Darwin Catholic has been exploring the question: “What is faith and who has it?”
He’s following on from a discussion on Unequally Yoked, where Leah critiqued two common responses from Christians to the John Loftus challenge on defining faith:
Christian theists make two claims about faith:
- That atheists define the concept of faith wrong, and
- That atheists have faith just like Christian theists do.
So here’s my challenge: Define faith in such a way that it fulfills both requirements!
(Darwin has links to both Unequally Yoked and John Loftus, if you want to see the discussions.)
Darwin sets out “to suggest a few clarifying thoughts, though not a complete answer to the questions posed.” First, he gives the Catholic Encyclopaedia definition. Darwin comments:
…faith in this sense necessarily presupposes belief. I can hardly have faith in my wife’s love (as in, trust in its existence and steadfastness) if I don’t really believe that I have a wife or don’t really believe that she loves me. When Christians talk about “having faith” however, they’re pretty specifically talking about “having faith in God” — that combination of believing in God’s existence and of trusting in God to remain steadfast and trustworthy in His love for us.
So one sense in which Christians might say that atheists also “have faith” is that in which atheists perform a similar action (they believe in some thing and that it may be relied upon steadfastly) but in reference to different objects: loved ones, friends, science, progress, etc. Clearly saying one “has faith in” any of these things would carry somewhat different meaning, because these are different kinds of things, but arguably there is some commonality in the type of action which “having faith” in any one of these things might be.
Darwin goes on to talk further about faith being an action. He suggests, if I am paraphrasing him correctly, that faith is an act of the will to construe the evidence in one way, and not another.

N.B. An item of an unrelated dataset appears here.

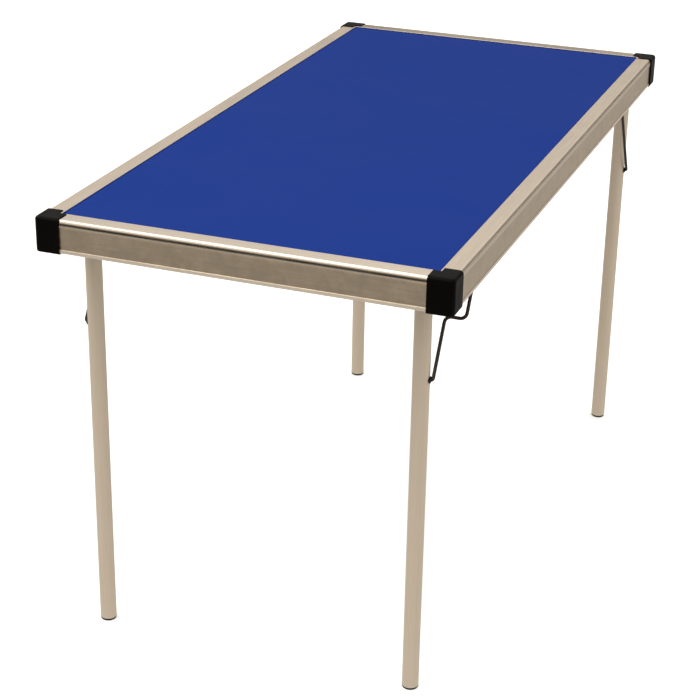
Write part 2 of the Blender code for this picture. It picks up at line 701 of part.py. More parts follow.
def screw_spots():
    """Name, side, position along the table, turn and head height of every screw at the front end."""
    spots = []
    catch_middle = CATCH_Y + (CATCH_AHEAD - CATCH_BEHIND) / 2
    for corner, _, side, turn in CORNERS:
        for kind, centre, spacing, below in (
            ("bracket", PIVOT_Y, BRACKET_SCREW_SPACING, BRACKET_EAR_THICK),
            ("catch", catch_middle, CATCH_SCREW_SPACING, CATCH_FLANGE_THICK),
        ):
            for number, way in enumerate((-1, 1), start=1):
                name = f"{corner}_{kind}_screw_{number}"
                along = centre + way * spacing / 2
                spots.append((name, side, along, turn, FITTING_TOP - below - FIT_GAP))
    return spots


def screw(name, side, along, turn, seat, surface):
    """A pan-head screw pointing up into the board."""
    head = SCREW_HEAD_DIAMETER / 2
    shank = SCREW_SHANK_DIAMETER / 2
    tip = BOARD_BOTTOM + SCREW_IN_BOARD
    profile = (
        (0, seat - SCREW_HEAD_HEIGHT),
        (head * SCREW_HEAD_FLAT, seat - SCREW_HEAD_HEIGHT),
        (head, seat - SCREW_HEAD_HEIGHT / 2),
        (head, seat),
        (shank, seat),
        (shank, tip - SCREW_POINT),
        (0, tip),
    )
    place = (side * SCREW_X, along, 0)
    shape = turned(profile, place, (0, 0, 1), SCREW_SEGMENTS)
    return finish(name, shape, surface, (side * SCREW_X, along, seat), turn)


def screw_hole(name, side, along, turn, surface):
    """The clearance hole for one screw, through everything between its head and the board."""
    start = (side * SCREW_X, along, FITTING_TOP - 2 * BRACKET_EAR_THICK)
    end = (side * SCREW_X, along, BOARD_BOTTOM + SCREW_IN_BOARD + FIT_GAP)
    shape = rod(SCREW_SHANK_DIAMETER / 2 + FIT_GAP, start, end, SCREW_SEGMENTS)
    return finish(name + "_hole", shape, surface, (0, 0, 0), turn)


def make_top(surfaces):
    """The board, its frame and its corners. Returns the pieces that the screws pass through."""
    rails = make_rails(surfaces["rail"])
    sheet("blue_laminate", LAMINATE_TOP - LAMINATE_THICK, LAMINATE_TOP, surfaces["laminate"])
    board = sheet("table_board", BOARD_BOTTOM, BOARD_TOP, surfaces["board"])
    backer = sheet("underside_laminate", BACKER_BOTTOM, BACKER_TOP, surfaces["backer"])
    for x_name, x_side in (("left", -1), ("right", 1)):
        for y_name, y_side in (("front", -1), ("back", 1)):
            corner = f"{y_name}_{x_name}"
            corner_cap(corner + "_corner_cap", x_side, y_side, surfaces["cap"])
            corner_angle(corner + "_corner_angle", x_side, y_side, surfaces["angle"])
    return rails, board, backer


def make_legs(surfaces):
    """Both leg frames with their stays, and the fittings that they turn and rest in."""
    fittings = {}
    for corner, leg_x, side, turn in CORNERS:
        leg_tube(corner, leg_x, side, turn, surfaces["leg"])
        foot_plug(corner, leg_x, turn, surfaces["foot"])
        wire_stay(corner, leg_x, side, turn, surfaces["stay"])
        stay_bush(corner, leg_x, side, turn, surfaces["bush"])
        fittings[corner + "_bracket"] = pivot_bracket(corner, side, turn, surfaces["bracket"])
        fittings[corner + "_catch"] = stay_catch(corner, side, turn, surfaces["catch"])
    crossbar("front_crossbar", FRONT, surfaces["leg"])
    crossbar("back_crossbar", BACK, surfaces["leg"])
    return fittings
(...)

Take Darwin’s example of his faith in his wife. He suggests (in the comment stream) that if he came home to find his wife in bed with the pool guy, the evidence would be such that he would lose faith in his wife. But what if he was told by a neighbour that the pool guy’s car had been parked outside his house for an hour and a half – and he doesn’t even have a pool? If he has faith in his wife, he can construe this evidence in a number of ways – that the car was broken down, that his wife is investigating the feasability of a pool to present him with a coherent plan, that the pool guy or his wife or both brought their kids over to play. If he doesn’t have faith in his wife, he might imagine some other scenarios.
To me, the question is not faith in the existence of God. That there is a god or gods – some divine presence that underpins existence in this world – is not (for me) a question of faith, but a matter of knowledge. It’s iceberg thinking. It sits within what Gaita calls the realm of meaning, and what others have called Poetic Knowledge. It just is. God exists, just as the floor beneath my feet exists. To disbelieve would be to have no faith in myself, in my own senses, intelligence, coherence, and ability to interpret sensory information. And if I disbelieve God, then I might as well disbelieve the floor – one depends as much as the other on my physical and intellectual apprehension of what is.
(I know others have deduced ‘god’ from the world – there is a long tradition of such deductions. They might be said to have faith in that sense of belief. I don’t have that kind of faith.)
The question about which I exercise faith is whether the god or gods I apprehend is/are the God of Abraham and Isaac, of Mary and Elizabeth, of Peter and Paul, of St Thomas and St Theresa. Now that is definitely a question of choosing how to interpret the evidence. Is God good? That’s another one. Is God interested in us? All of these are faith questions that make sense to me (and that I think I have provisional interpretations of the data for).
It may be that, in the future, I’ll find evidence that shows the evidence I’ve seen so far in a new light – a light that causes me to completely reinterpret my current belief structure. It has happened before. That’s why I became a Christian; it’s why I became a Catholic. I can imagine such a scenario. I don’t expect it to happen (any more than I expect to come home and find my husband in bed with the pool guy – and no, we don’t have a pool either). However, I concede that my expectations may be confounded. If you go looking for Truth you have to expect to be surprised from time to time.
But if it does, it’ll give me a new idea of who or what God is, because I don’t have faith that God exists, though I do have faith in His goodness, His mercy, and His interest in this contentious and troublesome species of ours on this insignificant ball of rock in one corner of a not particularly spectacular galaxy.